Task goal: Reproduce the material exactly, omitting nothing.

------------------------------------

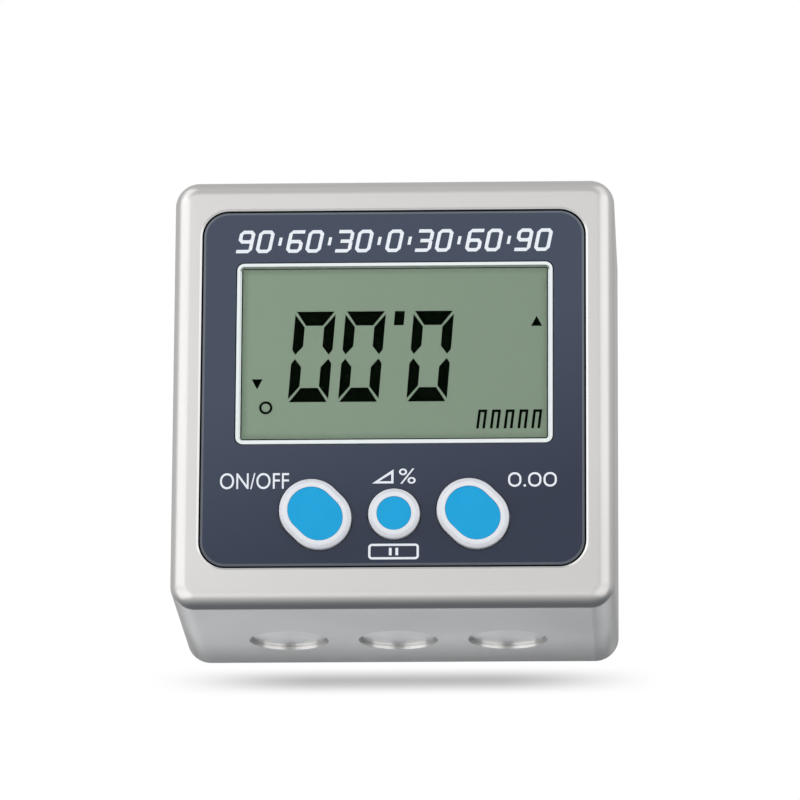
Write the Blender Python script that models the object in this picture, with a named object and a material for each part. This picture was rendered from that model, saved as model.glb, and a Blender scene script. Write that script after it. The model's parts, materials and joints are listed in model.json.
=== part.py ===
"""Digital angle gauge: a square metal box with a magnetic base, a display and three keys.

Metres, +Z up. The gauge stands on its base at Z = 0 and its display faces -Y. The origin
is under the middle of the box and its keys. Two cells lie in a tray behind the board, and
the box is as wide and as deep as they and the pieces in front of them need.
"""

import math

import bmesh
import bpy
from mathutils import Vector

MM = 0.001

# Clearances
FIT = 0.15 * MM
SLIDE = 0.15 * MM
PANEL_GAP = 0.25 * MM
COVER_GAP = 0.2 * MM
CELL_GAP = 0.2 * MM
BOARD_GAP = 0.5 * MM
TRAY_ROOM = 1.0 * MM
PARTS_ROOM = 10.2 * MM

# Battery cells and their contacts
CELL_LENGTH = 44.5 * MM
CELL_DIAMETER = 10.5 * MM
CELL_NUB_LENGTH = 1.0 * MM
CELL_NUB_DIAMETER = 3.8 * MM
CELL_EDGE = 0.6 * MM
SPRING_LENGTH = 3.65 * MM
SPRING_WIRE = 0.6 * MM
SPRING_BASE_DIAMETER = 7.0 * MM
SPRING_TIP_DIAMETER = 4.4 * MM
SPRING_TURNS = 3
CONTACT_THICKNESS = 0.4 * MM
CONTACT_SIZE = 9.0 * MM
CONTACT_TAIL_WIDTH = 2.5 * MM
CONTACT_TAIL_REACH = 1.4 * MM
LEAD_DIAMETER = 1.2 * MM

# Battery tray, door and rear cover
TRAY_END_WALL = 1.2 * MM
TRAY_WALL = 1.15 * MM
TRAY_EDGE = 3.0 * MM
TRAY_RIDGE_ANGLE = math.radians(50)
DOOR_THICKNESS = 1.5 * MM
DOOR_LAP = 0.9 * MM
DOOR_RIB = 0.35 * MM
DOOR_RIB_WIDTH = 1.6 * MM
DOOR_TAB_WIDTH = 5.0 * MM
DOOR_TAB_REACH = 0.9 * MM
DOOR_TAB_THICKNESS = 0.75 * MM
DOOR_TAB_SPREAD = 32.0 * MM
DOOR_TAB_EASE = 0.1 * MM
LATCH_WIDTH = 9.0 * MM
GRIP_WIDTH = 14.0 * MM
GRIP_MARGIN = 2.2 * MM
GRIP_GROOVE = 0.6 * MM
GRIP_DEPTH = 0.35 * MM
GRIP_PITCH = 1.5 * MM
GRIP_GROOVES = 4
SCOOP_RADIUS = 5.0 * MM
SCOOP_DEPTH = 1.0 * MM
COVER_THICKNESS = 2.0 * MM
COVER_SINK = 0.2 * MM
COVER_CHAMFER = 0.25 * MM

# Metal housing
SIDE_WALL = 2.5 * MM
TOP_WALL = 2.5 * MM
BASE_WALL = 4.5 * MM
LEDGE_WIDTH = 1.0 * MM
LEDGE_THICKNESS = 1.45 * MM
CORNER_RADIUS = 3.2 * MM
FRONT_ROUNDING = 2.2 * MM
BACK_CHAMFER = 0.3 * MM
POCKET_CHAMFER = 0.12 * MM
INNER_RADIUS = 1.5 * MM
COVER_BOSS_RADIUS = 3.0 * MM
BOARD_BOSS_RADIUS = 2.4 * MM
BOSS_SINK = 0.4 * MM
BOARD_BOSS_INSET = 9.0 * MM

# Screws
SCREW_HEAD_RADIUS = 1.8 * MM
SCREW_HEAD_HEIGHT = 1.2 * MM
SCREW_RADIUS = 1.0 * MM
COVER_SCREW_LENGTH = 6.5 * MM
BOARD_SCREW_LENGTH = 4.2 * MM
SCREW_RECESS_WIDTH = 0.5 * MM
SCREW_RECESS_LENGTH = 2.0 * MM
SCREW_RECESS_DEPTH = 0.6 * MM

# Magnets in the base
MAGNET_DIAMETER = 10.0 * MM
MAGNET_THICKNESS = 3.0 * MM
MAGNET_GAP = 0.25 * MM
MAGNET_RECESS = 0.5 * MM
MAGNET_PITCH = 14.5 * MM
MAGNET_FROM_FRONT = 19.5 * MM
MAGNET_EDGE = 0.2 * MM

# Front panel
BEZEL_SIDE = 3.95 * MM
BEZEL_TOP = 4.6 * MM
BEZEL_BOTTOM = 5.35 * MM
PANEL_THICKNESS = 1.5 * MM
PANEL_RADIUS = 3.3 * MM
PANEL_SINK = 0.1 * MM
PANEL_CHAMFER = 0.15 * MM
WINDOW_SHIFT = 0.15 * MM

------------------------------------

Exercise response:
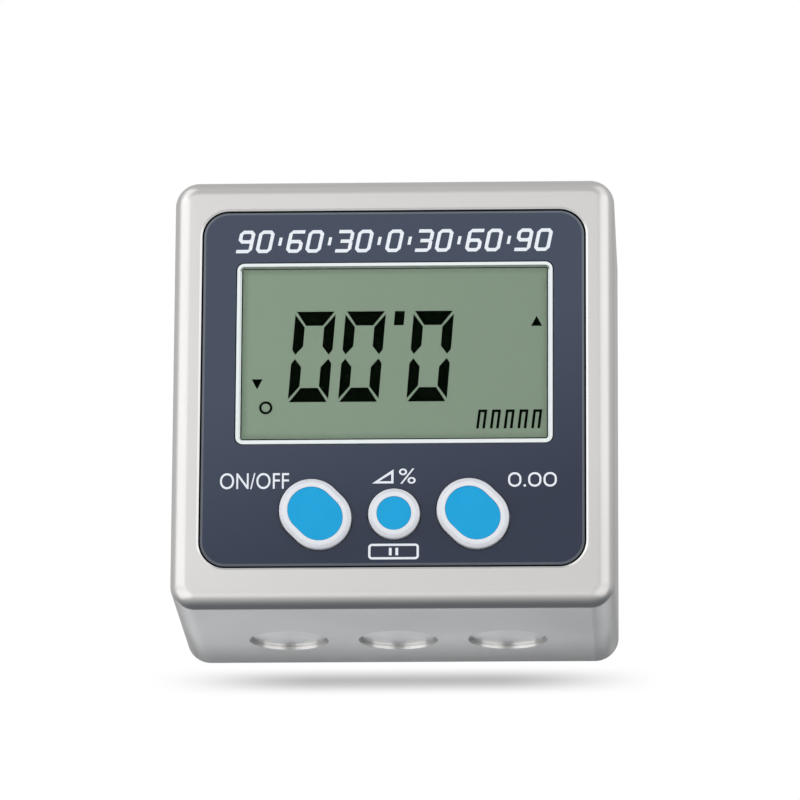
Write the Blender Python script that models the object in this picture, with a named object and a material for each part. This picture was rendered from that model, saved as model.glb, and a Blender scene script. Write that script after it. The model's parts, materials and joints are listed in model.json.
=== part.py ===
"""Digital angle gauge: a square metal box with a magnetic base, a display and three keys.

Metres, +Z up. The gauge stands on its base at Z = 0 and its display faces -Y. The origin
is under the middle of the box and its keys. Two cells lie in a tray behind the board, and
the box is as wide and as deep as they and the pieces in front of them need.
"""

import math

import bmesh
import bpy
from mathutils import Vector

MM = 0.001

# Clearances
FIT = 0.15 * MM
SLIDE = 0.15 * MM
PANEL_GAP = 0.25 * MM
COVER_GAP = 0.2 * MM
CELL_GAP = 0.2 * MM
BOARD_GAP = 0.5 * MM
TRAY_ROOM = 1.0 * MM
PARTS_ROOM = 10.2 * MM

# Battery cells and their contacts
CELL_LENGTH = 44.5 * MM
CELL_DIAMETER = 10.5 * MM
CELL_NUB_LENGTH = 1.0 * MM
CELL_NUB_DIAMETER = 3.8 * MM
CELL_EDGE = 0.6 * MM
SPRING_LENGTH = 3.65 * MM
SPRING_WIRE = 0.6 * MM
SPRING_BASE_DIAMETER = 7.0 * MM
SPRING_TIP_DIAMETER = 4.4 * MM
SPRING_TURNS = 3
CONTACT_THICKNESS = 0.4 * MM
CONTACT_SIZE = 9.0 * MM
CONTACT_TAIL_WIDTH = 2.5 * MM
CONTACT_TAIL_REACH = 1.4 * MM
LEAD_DIAMETER = 1.2 * MM

# Battery tray, door and rear cover
TRAY_END_WALL = 1.2 * MM
TRAY_WALL = 1.15 * MM
TRAY_EDGE = 3.0 * MM
TRAY_RIDGE_ANGLE = math.radians(50)
DOOR_THICKNESS = 1.5 * MM
DOOR_LAP = 0.9 * MM
DOOR_RIB = 0.35 * MM
DOOR_RIB_WIDTH = 1.6 * MM
DOOR_TAB_WIDTH = 5.0 * MM
DOOR_TAB_REACH = 0.9 * MM
DOOR_TAB_THICKNESS = 0.75 * MM
DOOR_TAB_SPREAD = 32.0 * MM
DOOR_TAB_EASE = 0.1 * MM
LATCH_WIDTH = 9.0 * MM
GRIP_WIDTH = 14.0 * MM
GRIP_MARGIN = 2.2 * MM
GRIP_GROOVE = 0.6 * MM
GRIP_DEPTH = 0.35 * MM
GRIP_PITCH = 1.5 * MM
GRIP_GROOVES = 4
SCOOP_RADIUS = 5.0 * MM
SCOOP_DEPTH = 1.0 * MM
COVER_THICKNESS = 2.0 * MM
COVER_SINK = 0.2 * MM
COVER_CHAMFER = 0.25 * MM

# Metal housing
SIDE_WALL = 2.5 * MM
TOP_WALL = 2.5 * MM
BASE_WALL = 4.5 * MM
LEDGE_WIDTH = 1.0 * MM
LEDGE_THICKNESS = 1.45 * MM
CORNER_RADIUS = 3.2 * MM
FRONT_ROUNDING = 2.2 * MM
BACK_CHAMFER = 0.3 * MM
POCKET_CHAMFER = 0.12 * MM
INNER_RADIUS = 1.5 * MM
COVER_BOSS_RADIUS = 3.0 * MM
BOARD_BOSS_RADIUS = 2.4 * MM
BOSS_SINK = 0.4 * MM
BOARD_BOSS_INSET = 9.0 * MM

# Screws
SCREW_HEAD_RADIUS = 1.8 * MM
SCREW_HEAD_HEIGHT = 1.2 * MM
SCREW_RADIUS = 1.0 * MM
COVER_SCREW_LENGTH = 6.5 * MM
BOARD_SCREW_LENGTH = 4.2 * MM
SCREW_RECESS_WIDTH = 0.5 * MM
SCREW_RECESS_LENGTH = 2.0 * MM
SCREW_RECESS_DEPTH = 0.6 * MM

# Magnets in the base
MAGNET_DIAMETER = 10.0 * MM
MAGNET_THICKNESS = 3.0 * MM
MAGNET_GAP = 0.25 * MM
MAGNET_RECESS = 0.5 * MM
MAGNET_PITCH = 14.5 * MM
MAGNET_FROM_FRONT = 19.5 * MM
MAGNET_EDGE = 0.2 * MM

# Front panel
BEZEL_SIDE = 3.95 * MM
BEZEL_TOP = 4.6 * MM
BEZEL_BOTTOM = 5.35 * MM
PANEL_THICKNESS = 1.5 * MM
PANEL_RADIUS = 3.3 * MM
PANEL_SINK = 0.1 * MM
PANEL_CHAMFER = 0.15 * MM
WINDOW_SHIFT = 0.15 * MM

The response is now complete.